Turbo is too slow and steady

Sorry ladies: this is one of the first Ryan Reynolds movies where he doesn't take off his shirt. As a matter of fact, you won't see him at all.


He voices an animated snail called Theo, who has an impossible dream. So there is no danger of Mr. Reynolds becoming stereotyped. From hunk to snail!

Theo is a stubborn snail who wants to win the Indianapolis 500 motor race. He is tired of being mediocre and having his intelligence underestimated. So he tries to do the impossible, in 3D. You can already imagine the predictable jokes…

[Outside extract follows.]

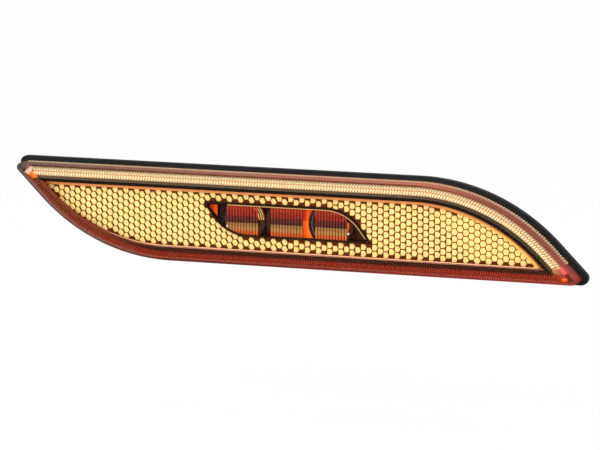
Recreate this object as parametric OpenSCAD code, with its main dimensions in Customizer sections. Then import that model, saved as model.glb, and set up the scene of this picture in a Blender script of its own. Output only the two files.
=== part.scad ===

Turbo suffers from the same problem as so many other modern day animated features – a lack of originality. Okay, so the story of a slug trying to realize his inner James Hunt may be innovative, but the execution travels the same road as many other similar films and you feel that you have seen it all before, only better.

 

 

Which raises the problem: with the vast amount of animated films populating our cinemas nowadays, how can the genre develop and surprise? Great comedies like Ratatouille and Up and the masterpiece Toy Story 3 proved that it can still be done, but Turbo doesn’t fall into that league.

It is too ordinary, to mediocre to attract much attention. It also didn’t fare too well in America, which proves that audiences are becoming more selective and may prefer to show their kids classics on DVD than spending money on a new movie in a cinema. But kids, who may not have been exposed to the vast range of material that adults have seen over the years, might just enjoy ever slug-filled moment and getting away from the television screen.

Turbo is therefore okay for the little ones, but adults should come up with an excuse to watch something else.